Dieser Treiber ist aber nicht kostenlos oder? Ich benötige eine kostenlose Lösung.

Was muss ich den ändern damit es mit den Dialect funktioniert?
mfg


----------



## gizmo (13. Feb 2011)

Du müsstest den Dialect erweitern, es handelt sich um eine Implementation, welche keine Sequences unterstützt.

Ich schlage vor, du versuchst es mit dem HXTT-Treiber oder verwendest eine anständige Datenbank.


----------



## maki (13. Feb 2011)

> ..oder verwendest eine anständige Datenbank.


:toll:

Full ACK!

HSQLDB, H2, Derby/JavaDB, MS-SQL Server, meinetwegen auch MySQL, aber Access kannst du vergessen


----------



## marky8264 (13. Feb 2011)

gizmo hat gesagt.:


> Du müsstest den Dialect erweitern, es handelt sich um eine Implementation, welche keine Sequences unterstützt.



Ich habe den Dialect erweitert, aber jetzt bekomme ich wieder die selbe Exception mit den Syntaxfehler beim CREATE. 



gizmo hat gesagt.:


> Ich schlage vor, du versuchst es mit dem HXTT-Treiber oder verwendest eine anständige Datenbank.


Wie ich bereits erwähnt habe benötige ich eine kostenlose Lösung. Das Problem ist, das MS Access ein fixer Bestandteil des Projekts ist, sonst würde ich sowieso eine andere verwenden. 

Kennt niemand eine kostenlose Lösung?
mfg


----------



## gizmo (13. Feb 2011)

Ich würde versuchen, ob es mit dem Dialekt für MS-SQL geht: org.hibernate.dialect.SQLServerDialect
Ansonsten bleibt dir wohl nichts anderes übrig, als den Dialekt zu implementieren.


----------



## Raum114 (14. Feb 2011)

Wo liegt denn das Problem die DB auszutauschen?


----------



## maki (14. Feb 2011)

Raum114 hat gesagt.:


> Wo liegt denn das Problem die DB auszutauschen?


Hat er doch bereits beschrieben:


> Das Problem ist, das MS Access ein fixer Bestandteil des Projekts ist, sonst würde ich sowieso eine andere verwenden.

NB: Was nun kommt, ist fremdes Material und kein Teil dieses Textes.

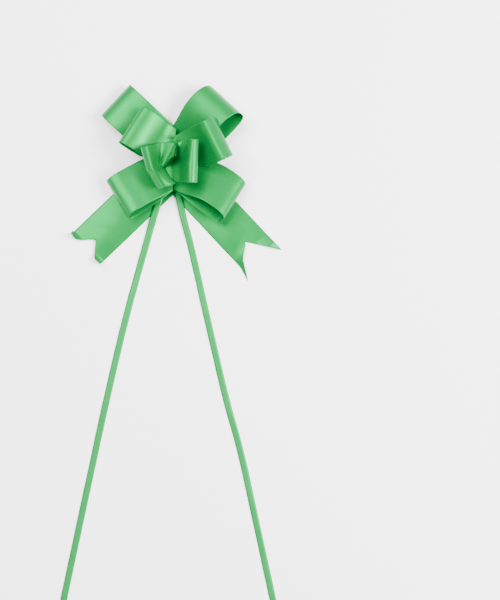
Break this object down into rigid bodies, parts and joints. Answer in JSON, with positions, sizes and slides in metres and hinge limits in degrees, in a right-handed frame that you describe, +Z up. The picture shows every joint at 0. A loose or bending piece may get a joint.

Oft ist ein Projekt schon mit den Anforderungen verloren 
Naja, zumindest mit Hibernate wird das wohl nix.
Das man die JDBC-ODBC Bridge nicht produktiv verwenden soll (war nie mehr als eine Demo) hat sich nach über 10 Jahren eben noch nciht überall rumgesprochen...


----------



## marky8264 (14. Feb 2011)

maki hat gesagt.:


> Hat er doch bereits beschrieben:
> 
> Oft ist ein Projekt schon mit den Anforderungen verloren
> Naja, zumindest mit Hibernate wird das wohl nix.
> Das man die JDBC-ODBC Bridge nicht produktiv verwenden soll (war nie mehr als eine Demo) hat sich nach über 10 Jahren eben noch nciht überall rumgesprochen...



Danke für eurer Hilfe.
Wir werden nun auf eine richtige DB umsteigen. :toll:
mfg


----------